The Debug Trail is how I find bugs when code is breaking down when trying to perform a task. Particularly when the task involves many parts of the code. Let's look at an example.


Let's say I have a Delete Post button in my list of posts in my app. When I clicked it, I expect the post to disappear. But when I click the button, the post doesn't disappear! And when I refresh the page and it's still there!


The first step of going down the Debug Trail is to define the path we expect the code to follow, step-by-step. That is, what should our code be doing?


For our example about here's what should be happening:

  1. A user clicks the Delete Post button

  2. An onClick handler for that button is called

  3. The onClick handler calls a function that makes an HTTP request to our server with that post's ID

  4. Our server receives that HTTP request

  5. Our server routes that request to the handler we have for deleting posts

  6. Our handler deletes that specific post

  7. The server responds to the client

  8. The client updates the page to remove that post

This is our trail.

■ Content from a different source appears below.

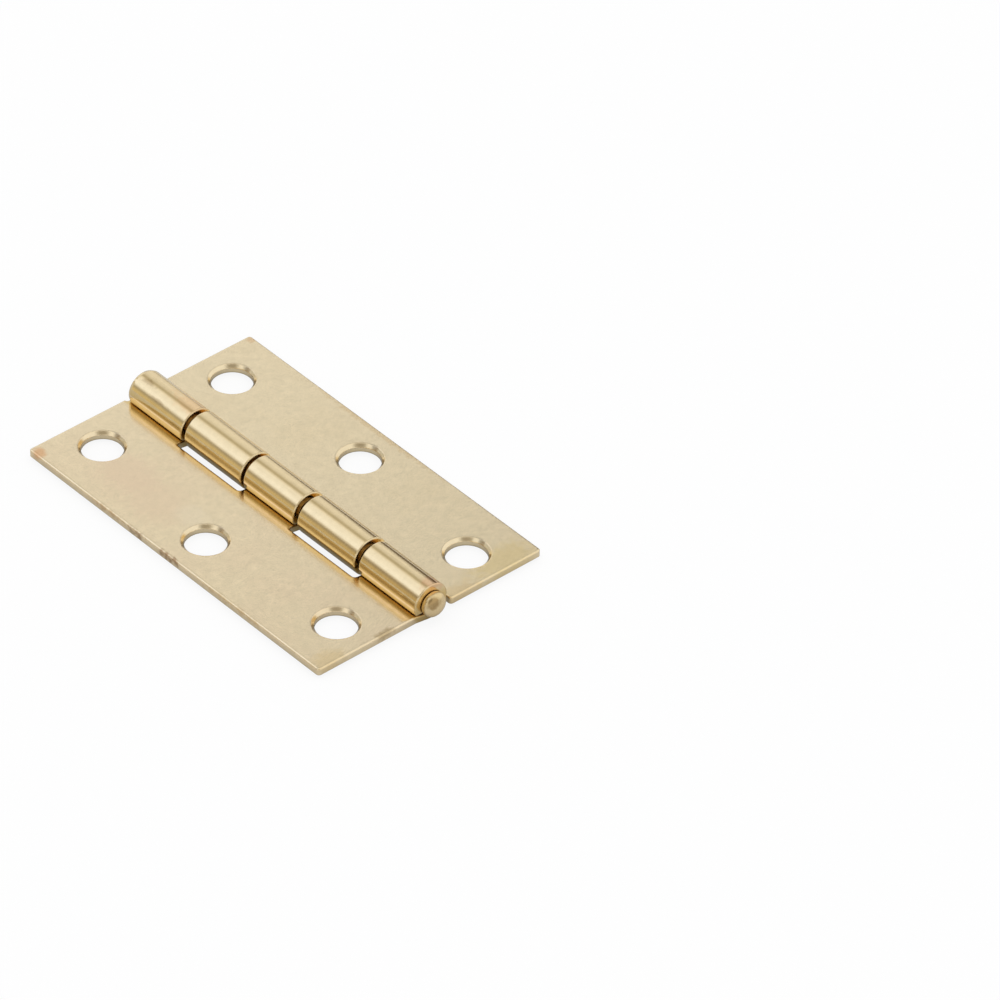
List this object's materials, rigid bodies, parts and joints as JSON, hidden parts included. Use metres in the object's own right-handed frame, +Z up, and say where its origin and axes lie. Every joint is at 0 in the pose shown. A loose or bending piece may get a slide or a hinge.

Now it's time to use it to find our bug.


What do we do with the trail?

The point of the trail is to go through it from one end to the next, and eliminate parts of our code as suspects. A mistake I see some new coders doing with a bug like this is is to just start changing everything. They'll make a change to the onClick handler, then make a change to the database query, then make a change to the route handler, each change bearing no fruit.


Instead, pick an either the start or the end of this trail, and go through it, eliminating steps as you go.


For our example, I would start at the beginning of our trail. Whether to start at the start and go forward, or at the end and go backwards, will change from bug to bug and project to project.


Eliminate some steps

Here is what I would do:

  1. Go to the page causing the issues in my browser

  2. Open up the Network tab of the developer console

  3. Click the Delete Post button

If I see a request is to the server then yay! I've just eliminated steps 1-4 of my Debug Trail. I can move on in the trail. I don't need to spend any more energy thinking of that part of my app. My focus was just cut from 8 potential problem areas to 4.


Continue down the steps

Now you just continue down your Trail, eliminating steps as you go. Here's a breakdown of you might do that for the remaining steps:

  • Step 4: Is our server receiving the request? Check the logs of our server. Maybe the frontend is making the request to localhost:8080 instead of localhost:5000?

  • Step 5: Is the right handler getting the request? Is the request responding with 404? Maybe put a console log in that handler and confirm it's being called.

  • Step 6: Is the handler deleting the right post? Are there any errors coming from the database? Maybe console log the id of the post it's trying to delete?

And so on. The point is that each time I check one step and move on to the next, I'm narrowing the potential areas the problem can be. The bug can feel me approaching, zeroing in. Stay on target! Stay on target! STAR WARS.


Eventually you'll find the problem area and it will be easier to squash the bug. Happy hunting!